Ravenous pre-eminently among the hateful Sea-monsters and gluttonous are the monster tribes of the Dogfishes; and they are pre-eminently insolent and proud and will fear nothing that they meet, having unbridled shamelessness ever swelling like a frenzy in their hearts. Often they rush upon the nets of the fishermen or attack their weels and destroy their fishy spoil, while fattening their own hearts. And a watchful fisherman may pierce them with hook in the frenzy of their gluttony and land them along with the fishes, a pleasant spoil of his fishing.

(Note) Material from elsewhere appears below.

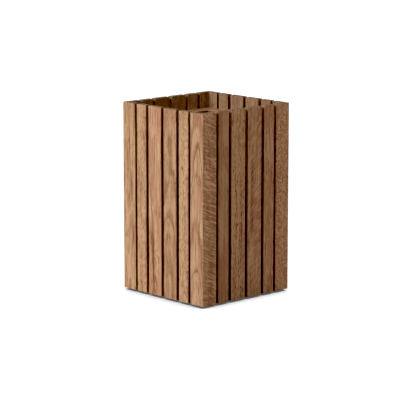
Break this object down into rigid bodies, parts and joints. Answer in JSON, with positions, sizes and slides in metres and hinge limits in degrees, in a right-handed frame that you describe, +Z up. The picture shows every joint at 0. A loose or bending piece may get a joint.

§ 5.376 For the Seal no hooks are fashioned nor any three-pronged spear which could capture it: for exceeding hard is the hide which it has upon its limbs as a mighty hedge. But when the fishermen have unwittingly enclosed a seal among the fishes in their well-woven nets, then there is swift labour and haste to pull the nets ashore. For no nets, even if there are very many at hand, would stay the raging seal, but with its violence and sharp claws it will easily break them and rush away and prove a succour to pent-up fishes but a great grief to the hearts of the fishermen. But if betimes they bring it near the land, there with trident and mighty clubs and stout spears they smite it on the temples and kill it: since destruction comes most swiftly upon seals when they are smitten on the head.
§ 5.392 Moreover, the Turtles also very often destroy the spoil of the fishermen when they fall in with it and become a plague to the men. To capture it is the easiest task of all for a man who is courageous and of fearless soul. For if he leap into the waves and turn the stony turtle on its back upon its shell, no more can it avoid doom, however much it try, but it floats on the surface buoyantly, struggling with its feet in its desire for the sea; and laughter seizes the fishermen. And sometimes they smite it with blows of iron, otherwhiles they deal with it by towing it with ropes. And as when a boy in childish frolic takes a rough mountain-roaming Tortoise and turns it over and it lies upon its back and is very eager to reach the ground, waving its wrinkled feet and wriggling furiously its crooked knees in its distress, and laughter seizes all who behold: even so its kindred beast of the sea floats on its back in the brine, the sport of the fishermen.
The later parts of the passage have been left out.